Ok now I’m discouraged.

H/t Stacy.

Comments

  1. says

    By comparison, this goes a long way to explain the enduring appeal of Jane Austen’s heroines: they are complex, far from perfect characters, with thoughts and desires of their own, even when the society they live in give them so little room for action.

    Not a shattering insight, I know, but it strikes me how “Austenalia” (or “AustenPunk”, as some would say) has evolved into its own domain of popular fiction.

  2. says

    She’s obviously right. I got to the bit about “Strong Male Characters”, and thought “Rambo! Schwarzeneggar!” But then having had the thought I didn’t know what to do with it, so I merely record it here and someone else can do the heavy lifting.

    #5: I dunno, “Female Version of Columbo” would become a thing like “Strong Female Character”. It occurs to me that Columbo is a good example of part of what the author of the article is saying. We never see Columbo’s wife. Her sole function, since she never appears, is to provide domestic background to Columbo’s own character. Everything she does, she does in order to say something about Columbo, but nothing he does is done to tell us anything about her. Am I right? What does this mean?

    Dan

  3. Tim Harris says

    I seem to recall Martin A’s misogynist Daddy (lke father, like son) penning an assault on Jane Austen… I have never found anything of little Martin’s worth reading.

  4. Jeremy Shaffer says

    Ace of Sevens at 3- Okay, The Guy with Glasses and Nostalgia Chick are like TV Tropes. I can’t stop watching these things.

  5. says

    Hmm (@ 9), I hadn’t thought of Vera as another Columbo type before. Interesting.

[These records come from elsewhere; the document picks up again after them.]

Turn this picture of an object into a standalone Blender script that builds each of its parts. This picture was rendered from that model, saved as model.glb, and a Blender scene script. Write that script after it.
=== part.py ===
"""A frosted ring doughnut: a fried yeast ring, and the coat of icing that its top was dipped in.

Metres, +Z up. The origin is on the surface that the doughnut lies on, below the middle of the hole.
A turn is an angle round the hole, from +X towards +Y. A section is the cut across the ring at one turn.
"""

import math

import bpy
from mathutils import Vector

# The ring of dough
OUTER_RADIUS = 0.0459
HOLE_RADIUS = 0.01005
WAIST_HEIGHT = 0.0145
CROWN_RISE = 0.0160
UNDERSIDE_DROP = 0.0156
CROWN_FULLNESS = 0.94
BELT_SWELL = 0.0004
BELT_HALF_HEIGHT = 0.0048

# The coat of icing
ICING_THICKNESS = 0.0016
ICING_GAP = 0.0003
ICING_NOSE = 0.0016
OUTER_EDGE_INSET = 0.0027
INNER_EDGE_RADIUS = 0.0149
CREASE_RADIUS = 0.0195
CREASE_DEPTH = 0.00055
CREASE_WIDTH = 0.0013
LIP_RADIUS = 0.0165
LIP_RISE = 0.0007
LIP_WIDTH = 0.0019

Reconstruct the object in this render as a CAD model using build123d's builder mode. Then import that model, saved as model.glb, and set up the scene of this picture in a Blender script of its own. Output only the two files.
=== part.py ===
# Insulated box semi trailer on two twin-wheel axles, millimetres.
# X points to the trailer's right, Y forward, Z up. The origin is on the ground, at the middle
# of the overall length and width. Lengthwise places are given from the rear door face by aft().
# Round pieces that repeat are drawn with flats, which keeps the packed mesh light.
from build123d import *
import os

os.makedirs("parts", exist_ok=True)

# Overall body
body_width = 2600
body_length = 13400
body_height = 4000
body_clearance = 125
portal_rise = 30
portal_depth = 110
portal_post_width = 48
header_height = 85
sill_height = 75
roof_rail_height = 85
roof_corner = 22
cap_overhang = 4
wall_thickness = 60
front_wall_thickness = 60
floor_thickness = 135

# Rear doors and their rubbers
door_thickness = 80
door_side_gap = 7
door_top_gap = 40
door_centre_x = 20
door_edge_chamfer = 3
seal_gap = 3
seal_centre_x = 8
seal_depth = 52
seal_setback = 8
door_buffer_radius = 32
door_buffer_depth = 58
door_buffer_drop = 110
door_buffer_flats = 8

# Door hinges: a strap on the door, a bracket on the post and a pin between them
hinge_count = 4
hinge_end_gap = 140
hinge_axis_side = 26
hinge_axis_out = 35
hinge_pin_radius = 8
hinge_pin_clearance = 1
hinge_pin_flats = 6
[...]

    We’ve just started getting Bailey and Scott here, and I must say I’m liking it a lot…precisely because they do come across as complicated and detailed. (Plus of course it’s Manchester.)

  6. ajb47 says

    Not sure this meshes with the post, but Kate Mulgrew played Mrs. Columbo in her own series — Mrs. Columbo. When she was made a Captain, in fact, that was the only role I had heard of her being in. Never saw the show myself, though.

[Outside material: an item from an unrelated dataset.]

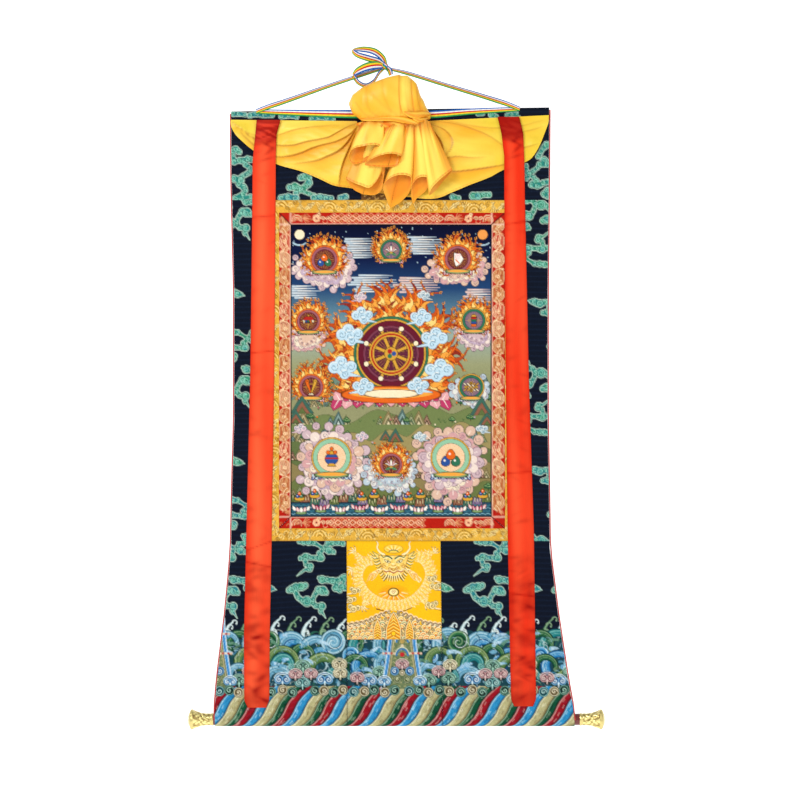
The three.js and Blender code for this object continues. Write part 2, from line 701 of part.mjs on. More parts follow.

    I’ve been looking for a female Rockford myself.

    So is Strong now being confused for Complex? Such that we talk about Strong Female Characters when what we really mean (and really want) is Complex Female Characters? Was *Strong* a synonym for bold, impactful, “mattering to the narrative” when it was first used and has now been diluted to just being someone who knows kung-fu?

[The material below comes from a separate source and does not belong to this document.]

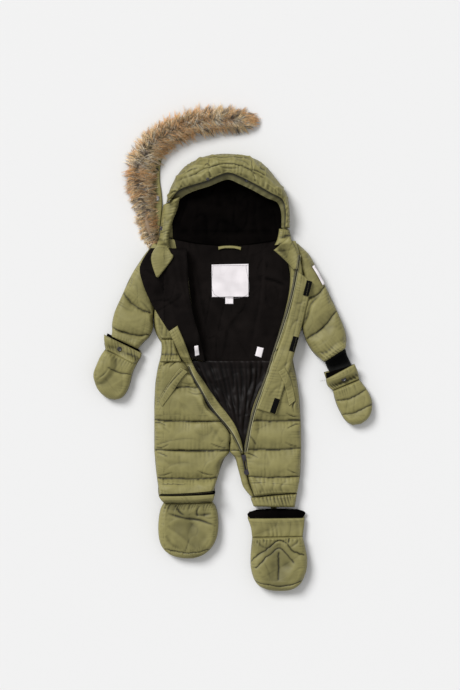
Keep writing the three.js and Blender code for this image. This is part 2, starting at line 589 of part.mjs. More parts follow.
// The fur on its tape: a thick soft rope, flat below, that runs up beside the hood and over its top.
const FUR = { sides: 10, perRow: 2, rise: 2 };
function laySideFur() {
  lay("fur_tape", "nylon", FUR_TAPE, { loft: LOFT.furTape, rim: RIM.flap, across: 4, perRow: 1 });
  const stations = (FUR_LINE.length - 1) * FUR.perRow, rings = [];
  const spot = (t) => new THREE.Vector3(column(FUR_LINE, "x", t), column(FUR_LINE, "y", t), 0);
  for (let j = 0; j <= stations; j++) {
    const t = j / FUR.perRow, middle = spot(t), reach = column(FUR_LINE, "reach", t);
    const along = spot(Math.min(t + 0.2, FUR_LINE.length - 1)).sub(spot(Math.max(t - 0.2, 0))).normalize();
    const side = new THREE.Vector3(along.y, -along.x, 0);
    const under = pileNear(middle.x, middle.y, reach);
    const base = under > 0 ? under + SEAM_GAP : 0;
    const rise = column(FUR_LINE, "height", t);
    const half = FUR.sides / 2;
    const arc = Array.from({ length: half + 1 }, (_, k) => {
      const turn = (Math.PI * k) / half;
      const point = middle.clone().addScaledVector(side, reach * Math.cos(turn));
      return point.setZ(base + FUR.rise + rise * Math.sin(turn));
    });
    rings.push([...arc, ...arc.map((p) => p.clone().setZ(base)).reverse()]);
  }
  heap(facesOf(rings.map((ring) => ring.slice(0, FUR.sides / 2 + 1))));
  add("fur_trim", ringsToGeometry(rings), "fur");
}

// The trousers' front, from the fold of the opening to the ankles.
function layTrousers() {
  const gathered = { across: 16, gathers: waves(5, WAVE) };
  const shell = { loft: LOFT.shell, perRow: 2, across: 8, arch: 4 };
  lay("front_trouser_left", "nylon", FRONT_LEG_LEFT, { ...shell, quilts: LEG_LEFT_QUILTS });
  lay("front_gusset", "nylon", FRONT_GUSSET, { ...shell, across: 4, perRow: 1, quilts: [2] });
  lay("front_trouser_right", "nylon", FRONT_LEG_RIGHT, { ...shell, quilts: LEG_RIGHT_QUILTS });
  lay("bootie_strap", "nylon", BOOT_STRAP, { loft: LOFT.strap, rim: RIM.flap, across: 4, perRow: 2 });
  lay("leg_cuff_right", "nylon", LEG_CUFF_RIGHT, { ...gathered, loft: LOFT.legCuff, rim: RIM.legCuff });
}

// Rows moved in from their two edges.
const inset = (rows, left, right) =>
  rows.map((row) => ({ ...row, leftX: row.leftX + left, rightX: row.rightX - right }));

function layBodice() {
  const shell = { loft: LOFT.shell, perRow: 1, across: 6, arch: 4 };
  lay("front_waist_left", "nylon", FRONT_WAIST_LEFT, { ...shell, loft: LOFT.waist });
  lay("front_bodice_left", "nylon", inset(FRONT_BODICE_LEFT, 4, 0), shell);
  lay("front_bodice_right", "nylon", inset(FRONT_BODICE_RIGHT, 0, 5), shell);
}

function laySleeves() {
  const gathered = { across: 16, gathers: waves(5, WAVE) };
  lay("rib_cuff_right", "rib", RIB_CUFF, {
    ...gathered, loft: LOFT.rib, rim: RIM.under, hollow: CUFF_WALL,
  });
  const sleeve = { loft: LOFT.shell, perRow: 2, across: 8, arch: 3 };
  lay("sleeve_front_left", "nylon", SLEEVE_LEFT, { ...sleeve, quilts: SLEEVE_LEFT_QUILTS });
  lay("sleeve_front_right", "nylon", SLEEVE_RIGHT, { ...sleeve, quilts: SLEEVE_RIGHT_QUILTS });
}

// What is turned out beside the opening: the left front with its fleece up, the placket, and the storm flap.
function layOpening() {
  const tape = { loft: LOFT.tape, rim: RIM.thin, across: 4, perRow: 1 };
  const chin = { loft: LOFT.chin, rim: RIM.chin, across: 4 };
  lay("lapel_shell_left", "nylon", LAPEL_LEFT, { loft: LOFT.lapel, rim: RIM.lapel, perRow: 1, arch: 4 });
  lay("lapel_fleece_left", "fleece", LAPEL_LEFT, { loft: LOFT.fleece, rim: RIM.thin });
  lay("zip_tape_left", "fleece", ribbon(ZIP_LINE_LEFT, ZIP_WIDE), tape);
  lay("placket_left", "nylon", PLACKET_LEFT, { loft: LOFT.flap, rim: RIM.flap, across: 4, perRow: 1 });
  lay("zip_tape_right", "fleece", ribbon(ZIP_LINE_RIGHT, ZIP_WIDE), tape);
  lay("storm_flap_right", "nylon", STORM_FLAP, { loft: LOFT.flap, rim: RIM.flap, across: 6 });
  lay("chin_guard_left", "nylon", CHIN_LEFT, chin);
  lay("chin_guard_right", "nylon", CHIN_RIGHT, chin);
}

function layTrim() {
  const label = { loft: LOFT.label, rim: LOFT.label, across: 4, perRow: 1, linear: true, stiff: 0 };
  lay("care_label", "label", CARE_LABEL, label);
  lay("hang_loop", "nylon", HANG_LOOP, { ...label, loft: LOFT.loop, rim: RIM.flap });
  lay("side_tag_left", "label", TAG_LEFT, label);
  lay("side_tag_right", "label", TAG_RIGHT, label);
  const welt = { loft: LOFT.welt, rim: RIM.flap, across: 4, perRow: 1 };
  lay("pocket_welt_left", "nylon", POCKET_LEFT, welt);
  lay("pocket_welt_right", "nylon", POCKET_RIGHT, welt);
  for (const { name, x, y, turn } of VELCRO) {
    const [along, side] = [new THREE.Vector2(0, VELCRO_SIZE.long / 2), new THREE.Vector2(VELCRO_SIZE.wide / 2, 0)]
      .map((v) => v.rotateAround(new THREE.Vector2(), (turn * Math.PI) / 180));
    const row = (s) => ({
      leftX: x + s * along.x - side.x, leftY: y + s * along.y - side.y,
      rightX: x + s * along.x + side.x, rightY: y + s * along.y + side.y,
    });
    lay(name, "velcro", [row(1), row(0), row(-1)], { ...label, loft: LOFT.hooks, rim: LOFT.hooks });
  }
}

// Mittens and booties: the upper lies on the palm or sole, and its cuff on the upper.
function layMittens() {
  const cuff = { loft: LOFT.cuff, rim: RIM.cuff, across: 10, gathers: waves(4, WAVE) };
  const hand = { loft: LOFT.mitten, perRow: 1, across: 8, round: [0, 1.5], arch: 2.4 };
  const thumb = { ...hand, across: 4, loft: LOFT.thumb, rim: RIM.cuff, round: [1, 1] };
  lay("mitten_thumb_left", "nylon", MITTEN_LEFT_THUMB, thumb);
  lay("mitten_hand_left", "nylon", MITTEN_LEFT_HAND, { ...hand, quilts: [1.4] });
  lay("mitten_cuff_left", "nylon", MITTEN_LEFT_CUFF, cuff);
  lay("mitten_hand_right", "nylon", MITTEN_RIGHT_HAND, { ...hand, quilts: [1.5, 3.2] });
  lay("mitten_cuff_right", "nylon", MITTEN_RIGHT_CUFF, cuff);
}

function layBooties() {
  const cuff = { loft: LOFT.cuff, rim: RIM.cuff, across: 14, gathers: waves(6, WAVE) };
  const foot = { loft: LOFT.footRight, perRow: 2, across: 8, round: [0, 1.6], arch: 2.6 };
  lay("bootie_upper_left", "nylon", BOOT_LEFT_FOOT, { ...foot, loft: LOFT.footLeft });
  lay("bootie_cuff_left", "nylon", BOOT_LEFT_CUFF, cuff);
  lay("bootie_upper_right", "nylon", BOOT_RIGHT_FOOT, { ...foot, quilts: [2.4] });
  lay("bootie_cuff_right", "nylon", BOOT_RIGHT_CUFF, cuff);
}

// A press stud: a flat round cap with a raised ring.
function pressStud(name, x, y, radius = 6) {
  const profile = [[0, 0], [radius, 0], [radius, 1.6], [radius - 1.6, 2.4], [radius - 2.4, 1.4], [0, 1.8]];
  const cap = new THREE.LatheGeometry(profile.map(([r, z]) => new THREE.Vector2(r, z)), 16);
  cap.rotateX(Math.PI / 2);
  seat(name, cap, "metal", x, y, radius - 1.5);
}

// The slider at the bottom of the zip, with a bridge that its pull hangs on. The frame of both has its origin on the
// pile under the slider and its +Y along the zip, up the suit.
const SLIDER = {
  x: 28.5, y: -276, turn: (10.5 * Math.PI) / 180, long: 14, wide: 11, nose: 0.64, thick: 5,
  span: 10, bridge: 4, wire: 1.5, back: 2, sunk: 0.4, press: 0.9,
};
const PULL = { wire: 1.6, wide: 8, long: 28, medal: 7, thick: 2.2, gap: 1.5, seat: -3.6 };
function hangZipPull() {
  const { long, wide, thick, bridge, wire } = SLIDER;
  const end = SLIDER.span / 2, nose = (wide * SLIDER.nose) / 2;
  const outline = new THREE.Shape();
  outline.moveTo(-wide / 2, long / 2).lineTo(-nose, -long / 2).lineTo(nose, -long / 2);
  outline.lineTo(wide / 2, long / 2).closePath();
  const arch = new THREE.Shape();
  arch.moveTo(-end, 0).lineTo(-end, bridge + wire).lineTo(end, bridge + wire).lineTo(end, 0);
  arch.lineTo(end - wire, 0).lineTo(end - wire, bridge);
  arch.lineTo(wire - end, bridge).lineTo(wire - end, 0).closePath();
  const body = solid(new THREE.ExtrudeGeometry(outline, { depth: thick, bevelEnabled: false }));
  const loop = new THREE.ExtrudeGeometry(arch, { depth: wire, bevelEnabled: false });
  loop.translate(0, 0, -wire / 2);
  loop.rotateX(Math.PI / 2);
  loop.rotateZ(Math.PI / 2);
  loop.translate(0, -SLIDER.back, thick - SLIDER.sunk);
  const slider = geometryOf(body.add(solid(loop)));
  const ground = pileNear(SLIDER.x, SLIDER.y, wide / 2) + SEAT_GAP - SLIDER.press;
  const place = (geometry) => {
    geometry.rotateZ(SLIDER.turn);
    geometry.translate(SLIDER.x, SLIDER.y, ground);
    return geometry;
  };
  add("zip_slider", place(slider), "metal");
  // The pull: a wire loop under the bridge, two bars and a round plate, lying down along the zip.
  const ring = new THREE.Shape();
  const half = PULL.wide / 2;
  const bar = PULL.wire / 2;
  ring.moveTo(-half, bar).lineTo(half, bar).lineTo(half, -PULL.long).lineTo(-half, -PULL.long).closePath();
  const hole = new THREE.Path();
  const inner = half - PULL.wire;
  hole.moveTo(-inner, -bar).lineTo(-inner, -PULL.long + PULL.wire);
  hole.lineTo(inner, -PULL.long + PULL.wire).lineTo(inner, -bar).closePath();
  ring.holes.push(hole);
  const frame = solid(new THREE.ExtrudeGeometry(ring, { depth: PULL.wire, bevelEnabled: false }));
  const medal = new THREE.CylinderGeometry(PULL.medal, PULL.medal, PULL.thick, 20);
  medal.rotateX(Math.PI / 2);
  medal.translate(0, -PULL.long - PULL.medal + PULL.wire, PULL.thick / 2);
  const pull = geometryOf(frame.add(solid(medal)));
  // The pull turns on the bar under the bridge, and lies down until its plate meets the cloth.
  const hinge = thick + PULL.gap + bar, arm = PULL.long + PULL.medal;
  const plate = new THREE.Vector2(0, PULL.seat - arm).rotateAround(new THREE.Vector2(), SLIDER.turn);
  const cloth = pileNear(SLIDER.x + plate.x, SLIDER.y + plate.y, PULL.medal + 1) + SEAM_GAP + PULL.thick / 2;
  pull.translate(0, 0, -bar);
  pull.rotateX(Math.max(0, Math.asin((ground + hinge - cloth) / (arm + PULL.medal))));
  pull.translate(0, PULL.seat, hinge);
  add("zip_pull", place(pull), "metal");
}

// A closed geometry as a solid that can be joined, and a solid as a geometry.
function solid(geometry) {
  geometry.deleteAttribute("normal");
  geometry.deleteAttribute("uv");
  const merged = mergeVertices(geometry, 1e-4);
  return new wasm.Manifold(new wasm.Mesh({
    numProp: 3,
    vertProperties: new Float32Array(merged.attributes.position.array),
    triVerts: new Uint32Array(merged.index.array),
  }));
}

function geometryOf(manifold) {
  const mesh = manifold.getMesh();
  const geometry = new THREE.BufferGeometry();
  geometry.setAttribute("position", new THREE.BufferAttribute(mesh.vertProperties, 3));
  geometry.setIndex(new THREE.BufferAttribute(mesh.triVerts, 1));
  geometry.computeVertexNormals();
  return geometry;
}

layBack();
layLining();
layHood();
laySideFur();
layTrousers();
laySleeves();
layBodice();
layHoodSides();
layMittens();
layBooties();
layOpening();
layTrim();
pressStud("snap_tape", -188, 370);
pressStud("snap_sleeve", 248, 0);
hangZipPull();

// The suit's own box is centred over the origin, with the floor at 0.
const box = new THREE.Box3().setFromObject(suit);
suit.position.set(-(box.min.x + box.max.x) / 2, -(box.min.y + box.max.y) / 2, 0);
suit.updateMatrixWorld(true);

export default suit;
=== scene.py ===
import math

import bpy
import numpy as np
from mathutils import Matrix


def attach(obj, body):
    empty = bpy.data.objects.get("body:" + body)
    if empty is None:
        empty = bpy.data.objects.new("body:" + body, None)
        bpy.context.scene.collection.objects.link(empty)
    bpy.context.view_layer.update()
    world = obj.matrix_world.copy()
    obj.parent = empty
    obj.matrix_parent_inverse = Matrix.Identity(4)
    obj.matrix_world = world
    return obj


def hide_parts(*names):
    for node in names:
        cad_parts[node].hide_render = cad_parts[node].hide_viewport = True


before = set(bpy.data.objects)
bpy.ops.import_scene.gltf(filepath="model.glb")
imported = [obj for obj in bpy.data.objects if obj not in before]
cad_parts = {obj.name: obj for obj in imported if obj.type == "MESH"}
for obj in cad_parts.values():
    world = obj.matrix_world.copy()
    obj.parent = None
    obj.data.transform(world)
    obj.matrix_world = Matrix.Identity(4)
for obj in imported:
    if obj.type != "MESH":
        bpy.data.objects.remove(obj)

bl_info = {
    "name": "Padded snowsuit",
    "version": (1, 0, 0),
    "blender": (4, 5, 0),
    "location": "3D View > Sidebar > Snowsuit",
    "description": "Builds the cloth of a toddler's padded snowsuit around its solid parts",
    "category": "Object",
}

# Lengths below are millimetres on the pattern plan; the plan's middle is moved to the frame's by this much.
MM = 0.001
PLAN_SHIFT = (-1.0, 7.84)
PHOTO_MM = 2.5
PHOTO_MIDDLE = (232.5, 346.5)
SEAM_GAP = 0.4


def sections(*rows):
    """Rows of a panel's plan, from its top to its bottom: left x, left y, right x, right y."""
    return np.array(rows, float)


def trace(*numbers):
    """A line of points on the plan, from places read off the photograph."""
    places = np.array(numbers, float).reshape(-1, 2)
    return np.stack([(places[:, 0] - PHOTO_MIDDLE[0]) * PHOTO_MM,
                     (PHOTO_MIDDLE[1] - places[:, 1]) * PHOTO_MM], 1)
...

    Or did I just have my own definition of “Strong Female Character”?

  7. says

    Yes, as far as I know Columbo’s wife is only spoken of but never seen.

    What I meant was that Columbo is an otherwise ordinary, not particularly attractive, middle aged man. He’s not very charismatic apart from asking the right questions and being a good detective.

    In a similar fashio, when you can have an otherwise ordinary woman be the lead then you know the writers are not overcompensating by trying to make her out to be something unrealistic.

    All that being said I still enjoyed watching the British show The Fall and of course the Millenium Trilogy which arguably have strong female leads-likewise with Damages. However I couldn’t watch Fringe because the main character just made me constantly think “who talks like that?” (and the peudoscience was too much)

  8. says

    And to clarify, when I say “ordinary”, I don’t mean “boring” or one-dimensional, I mean realistic and complicated, ie like people in the real world.

  9. Terrene says

    ajb47 – I agree, it’s not just you. My interpretation of any fictional character when described as ‘strong’ was always are they well-written, ie believble, consistent, well-rounded, multi-dimensional. Just referring to their physical abilities? That honestly never occurred to me. When was ‘strength’ appropriated in this way? What happened to strength of character, strength of mind, strength of conviction? Strength is used to describe aspects of power, resilience and intensity. Physical abilities makes up a tiny part of that. People can’t be strong without kicking arses now? Forget that!

  10. Claire Ramsey says

    Quite right. The “strong female character” is a ridiculous commentary. In fact, it’s a non-commentary, a little self-administered pat on the back to whoever wrote the script or came up with the story, “you’re not a sexist porcine creature at all, there there.” It’s meaningless.

    Shakespeare, man, he totally knew how to write complex women characters with lots of possibilities for goodness and evil and selfishness and warmongering and power grabbing and acting very good and acting very bad. I spent the afternoon watching King Lear (@ Oregon Shakespeare Festival). Those damn sisters Regan and Goneril really acted very bad in complicated ways, and got into physical fights with each other, with their husbands, with their stewards, killing whoever they felt like killing, you name it they punched it. And the casual poisoning of drinks was shocking. Breaking a wine glass to use it as a stabbing device. Cordelia, of course, was outspoken, sneery, loving, and disrespectful in the face of demands to respect the king for the sake of respecting the king. Right up to the moment she was hanged. It was really lively.

  11. says

    As someone notes, there was indeed a female Columbo, called ‘Mrs Columbo’. She had a dog, did Columbo’s washing and was played by Kate Mulgrew. The show lasted all of 13 episodes.

  12. freemage says

    On the “princess” front–I’m going to say I enjoyed Tangled for precisely this reason–yes, she has some kick-ass action sequences (standard for any kid’s movie these days), but Rapunzel’s also a ‘strong’ character in the other sense folks have been talking about. And I credit Mulan with my feminist awakening–partly because, immediately after watching the movie, and being genuinely pleased with how she’d been portrayed (yes, there were bits that were flawed, but it was still aeons past the era of ‘waiting for the prince’), I went to the Disney Store with my then-girlfriend.

    And was gobsmacked by dozens of shelves of Bridal Mulan. Because, you know, that was the only thing girls could be interested in.

    I think that was my first public feminist rant, even. Took about five minutes for me to calm down enough to stop calling down curses on Disney’s marketing department.